Work to complete: Copy each line holding the string "scene".

Data:
<<<<

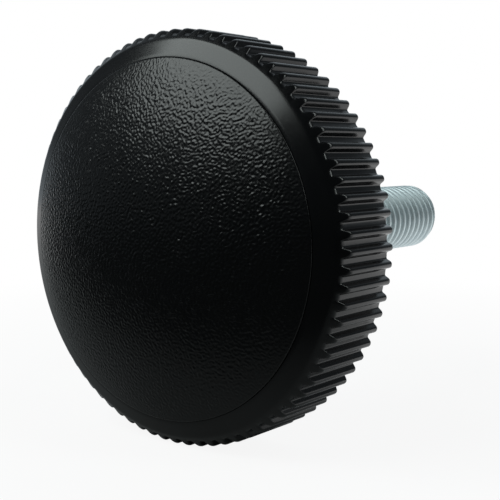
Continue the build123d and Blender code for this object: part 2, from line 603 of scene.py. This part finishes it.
def moulded_plastic(group):
    """Smooth black plastic of the shoulder, the ribs and the underside."""
    material, nodes, shader = new_material("moulded_plastic")
    finish = add_finish(nodes, group, patch_size=6 * MM, speck_size=0.25 * MM, low=0.16, high=0.26)
    relief = {"Height": finish["Height"], "Strength": 0.25, "Distance": 0.004 * MM}
    bump = nodes.add("ShaderNodeBump", relief)
    shader.inputs["Base Color"].default_value = (0.003, 0.0033, 0.0038, 1)
    shader.inputs["IOR"].default_value = 1.5
    nodes.tree.links.new(finish["Roughness"], shader.inputs["Roughness"])
    nodes.tree.links.new(bump.outputs[0], shader.inputs["Normal"])
    return material


def grained_plastic(group):
    """The same plastic with the face's grain, which the bump carries on below the mesh's own steps."""
    material, nodes, shader = new_material("grained_plastic")
    finish = add_finish(nodes, group, patch_size=5 * MM, speck_size=0.18 * MM, low=0.21, high=0.29)
    place = nodes.add("ShaderNodeTexCoord").outputs["Object"]
    axes = nodes.add("ShaderNodeSeparateXYZ", {"Vector": place}).outputs
    flat = nodes.add("ShaderNodeCombineXYZ", {"X": axes["X"], "Y": axes["Z"]}).outputs[0]
    grain = add_grain(nodes, flat, grain_spacing)
    fine = nodes.add("ShaderNodeBump", {"Height": finish["Height"], "Strength": 0.4, "Distance": 0.01 * MM})
    relief = {"Height": grain, "Strength": 0.2, "Distance": grain_height, "Normal": fine.outputs[0]}
    bump = nodes.add("ShaderNodeBump", relief)
    shader.inputs["Base Color"].default_value = (0.003, 0.0034, 0.0038, 1)
    shader.inputs["IOR"].default_value = 1.5
    nodes.tree.links.new(finish["Roughness"], shader.inputs["Roughness"])
    nodes.tree.links.new(bump.outputs[0], shader.inputs["Normal"])
    return material


def zinc_steel(group):
    """Bright zinc plating on steel, a little cloudy and cool in tone."""
    material, nodes, shader = new_material("zinc_steel")
    finish = add_finish(nodes, group, patch_size=2 * MM, speck_size=0.2 * MM, low=0.46, high=0.6)
    cloud = nodes.add("ShaderNodeTexNoise", {"Scale": 1 / (1.5 * MM), "Detail": 3.0})
    nodes.tree.links.new(nodes.add("ShaderNodeTexCoord").outputs["Object"], cloud.inputs["Vector"])
    tone = nodes.add("ShaderNodeMix", {"Factor": cloud.outputs[0]}, data_type="RGBA")
    tone.inputs["A"].default_value = (0.62, 0.73, 0.76, 1)
    tone.inputs["B"].default_value = (0.80, 0.89, 0.91, 1)
    bump = nodes.add("ShaderNodeBump", {"Height": finish["Height"], "Strength": 0.4, "Distance": 0.01 * MM})
    shader.inputs["Metallic"].default_value = 1.0
    nodes.tree.links.new(tone.outputs["Result"], shader.inputs["Base Color"])
    nodes.tree.links.new(finish["Roughness"], shader.inputs["Roughness"])
    nodes.tree.links.new(bump.outputs[0], shader.inputs["Normal"])
    return material


def add_pieces():
    """Builds the shown pieces, puts them on the root body and hides the solids that they stand for."""
    group = finish_group()
    plastic = moulded_plastic(group)
    grained = grained_plastic(group)
    steel = zinc_steel(group)

    repeat = repeat_tree(plastic)
    shell = made("head_shell", head_cell(), repeat, {"Count": rib_count}, sharp_angle=50)
    webs = made("underside_webs", web_cell(), repeat, {"Count": web_count}, sharp_angle=50)
    face = made(
        "grained_face",
        face_disc(),
        grain_tree(grained),
        {
            "Spacing": grain_spacing,
            "Height": grain_height / 2,
            "Radius": face_radius - face_gap,
            "Margin": grain_margin,
            "Front": face_edge - face_step / 2,
        },
        sharp_angle=70,
    )
    neck_length = anchor_depth * neck_share
    stud = made(
        "threaded_stud_skin",
        anchor(),
        thread_tree(steel),
        {
            "Radius": stud_radius,
            "Neck Radius": neck_radius,
            "Pitch": thread_pitch,
            "Depth": thread_depth,
            "Length": stud_tip,
            "Neck Length": neck_length,
            "Run-out": thread_runout,
            "Tip Chamfer": tip_chamfer,
            "Turns": round((stud_tip + neck_length) / thread_pitch) + spare_turns,
        },
        sharp_angle=40,
    )
    for piece in (shell, webs, face):
        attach(piece, "root")
        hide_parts("knob_body")
    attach(stud, "root")
    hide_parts("threaded_stud")


def add_floor():
    """Pale floor under the rim, white to the camera but for the shadow. Painted reflection: other rays see
    it dark in front of the knob, and glossy rays see it glow white behind.
    """
    reach = 2.0
    height = -crown_radius
    sides = ((-reach, -reach), (reach, -reach), (reach, reach), (-reach, reach))
    floor = mesh_object("floor", [(x, y, height) for x, y in sides], [(0, 1, 2, 3)])
    material, nodes, shader = new_material("pale_floor")
    nodes.tree.nodes.remove(shader)
    place = nodes.add("ShaderNodeTexCoord").outputs["Object"]
    path = nodes.add("ShaderNodeLightPath").outputs
    seen = nodes.math("MAXIMUM", path["Is Camera Ray"], path["Is Transmission Ray"])
    behind = nodes.add("ShaderNodeSeparateXYZ", {"Vector": place}).outputs["Y"]
    # Painted reflection: the floor's tone to all but camera rays, dark in front of the knob and pale behind
    # it.
    painted_reflection_tone = nodes.spread(behind, -0.052, 0.035, 0.045, 0.9)
    tone = nodes.math("MAXIMUM", painted_reflection_tone, seen)
    plain = nodes.add("ShaderNodeBsdfDiffuse", {"Color": tone})
    white = nodes.add("ShaderNodeEmission", {"Color": (1, 1, 1, 1), "Strength": 1.0})
    away = nodes.vector("LENGTH", {0: place}, "Value")
    seen_share = nodes.math("MULTIPLY", seen, nodes.spread(away, 0.05, 0.15, 0.9, 1.0))
    # Painted reflection: behind the knob the floor glows white to glossy rays only.
    painted_reflection_glow = nodes.math("MULTIPLY", path["Is Glossy Ray"], nodes.spread(behind, -0.01, 0.04, 0.0, 0.8))
    share = nodes.math("MAXIMUM", seen_share, painted_reflection_glow)
    mixed = nodes.add("ShaderNodeMixShader", {0: share, 1: plain.outputs[0], 2: white.outputs[0]})
    nodes.tree.links.new(mixed.outputs[0], nodes.tree.nodes["Material Output"].inputs["Surface"])
    floor.data.materials.append(material)


def aim(direction):
    """Rotation that points a lamp or camera along a direction."""
    return direction.to_track_quat("-Z", "Y").to_euler()


def toward(azimuth, elevation):
    """Direction from the knob at an azimuth from the front toward the stud's right, and an elevation."""
    turn, rise = radians(azimuth), radians(elevation)
    return Vector((sin(turn) * cos(rise), -cos(turn) * cos(rise), sin(rise)))


def add_softbox(name, azimuth, elevation, width, height, radiance):
    """Rectangular soft lamp that looks at the knob from a direction."""
    lamp = bpy.data.lights.new(name, "AREA")
    lamp.shape = "RECTANGLE"
    lamp.size = width
    lamp.size_y = height
    lamp.energy = radiance * pi * width * height
    lamp.color = softbox_tint
    softbox = bpy.data.objects.new(name, lamp)
    direction = toward(azimuth, elevation)
    softbox.location = direction * softbox_distance
    softbox.rotation_euler = aim(-direction)
    bpy.context.scene.collection.objects.link(softbox)


def add_world():
    """Studio room: white to the rear left, grey above and below behind the knob, and dark in front of it."""
    world = bpy.data.worlds.new("studio")
    bpy.context.scene.world = world
    world.use_nodes = True
    nodes = Tree(world.node_tree)
    direction = nodes.add("ShaderNodeTexCoord").outputs["Generated"]
    axes = nodes.add("ShaderNodeSeparateXYZ", {"Vector": direction}).outputs
    backdrop = nodes.vector("DOT_PRODUCT", {0: direction, 1: toward(-140, 0)}, "Value")
    white = nodes.spread(backdrop, 0.63, 0.74, 0.0, 0.65, smooth=True)
    beside = nodes.spread(axes["X"], -0.6, -0.95, 0.0, 0.2, smooth=True)
    low = nodes.spread(axes["Z"], 0.0, 0.24, 1.0, 0.03, smooth=True)
    rear_left = nodes.spread(axes["X"], -0.4, 0.4, 0.7, 0.1, smooth=True)
    rear_low = nodes.spread(axes["Z"], -0.08, 0.15, 0.36, 0.1, smooth=True)
    front = nodes.spread(axes["X"], -0.7, 0.0, 0.1, 0.035)
    room = nodes.spread(axes["Y"], 0.0, 0.6, front, nodes.math("MAXIMUM", rear_left, rear_low), smooth=True)
    level = nodes.math("MAXIMUM", room, nodes.math("MULTIPLY", nodes.math("MAXIMUM", white, beside), low))
    path = nodes.add("ShaderNodeLightPath").outputs
    level = nodes.math("MAXIMUM", level, path["Is Camera Ray"])
    tint = nodes.add("ShaderNodeMix", {"Factor": path["Is Camera Ray"]}, data_type="RGBA")
    tint.inputs["A"].default_value = (0.82, 0.93, 1.0, 1)
    tint.inputs["B"].default_value = (1.0, 1.0, 1.0, 1)
    sky = world.node_tree.nodes["Background"]
    nodes.tree.links.new(tint.outputs["Result"], sky.inputs["Color"])
    nodes.tree.links.new(level, sky.inputs["Strength"])


def add_camera():
    """Camera at the photograph's place, fitted to the tips of the ribs."""
    camera = bpy.data.cameras.new("camera")
    camera.lens = camera_lens
    camera.sensor_width = 36.0
    camera.clip_start = 0.001
    holder = bpy.data.objects.new("camera", camera)
    holder.location = camera_place
    holder.rotation_euler = (radians(90 - camera_drop), 0, radians(camera_turn))
    bpy.context.scene.collection.objects.link(holder)
    bpy.context.scene.camera = holder


add_pieces()
add_floor()
add_softbox("key_softbox", azimuth=-27, elevation=46, width=0.3, height=0.22, radiance=3.3)
add_softbox("rib_softbox", azimuth=100, elevation=42, width=0.07, height=0.3, radiance=4.0)
add_world()
add_camera()
bpy.context.scene.view_settings.view_transform = "Standard"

>>>>

Correct response:
Continue the build123d and Blender code for this object: part 2, from line 603 of scene.py. This part finishes it.
    bpy.context.scene.collection.objects.link(softbox)
    bpy.context.scene.world = world
    bpy.context.scene.collection.objects.link(holder)
    bpy.context.scene.camera = holder
bpy.context.scene.view_settings.view_transform = "Standard"